The Job Redesign Most VPs Have Not Done

For VPs reading this: if your EMs are not operating in the way this post describes, that is partly a job design problem. The role they were hired for, the one they were trained in, the one they are still being measured against, does not match the leverage available in an AI-native team. Changing the people without changing the job is unlikely to produce different outcomes.

The redesign does not have to be radical. It starts with being explicit about what the role is now responsible for. Context quality, review calibration, and output integrity are all things that can be made visible in how EMs are evaluated and coached. They are currently invisible in most engineering organisations, which is why the transition is stalling.

The research on this is directional but clear.

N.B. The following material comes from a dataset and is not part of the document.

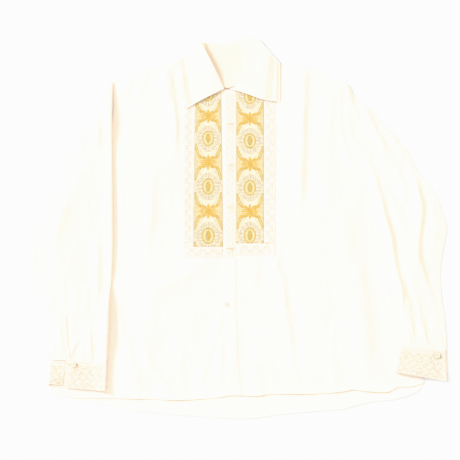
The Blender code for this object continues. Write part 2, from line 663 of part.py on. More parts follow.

A 2023 McKinsey study on software developer productivity found that 40 percent of the productivity gains from AI tools were lost to downstream rework and quality issues, most of which traced back to insufficient context at the start of work rather than poor execution during it. McKinsey That is a context problem. It is an EM problem. It is a job design problem.

The EMs who are going to matter most over the next few years are the ones who understand that their job is to make the system produce good outcomes, not to manage the people producing them. AI has made that distinction impossible to ignore. The leaders who act on it now are building something durable. The ones who do not are managing a role that is quietly becoming less relevant.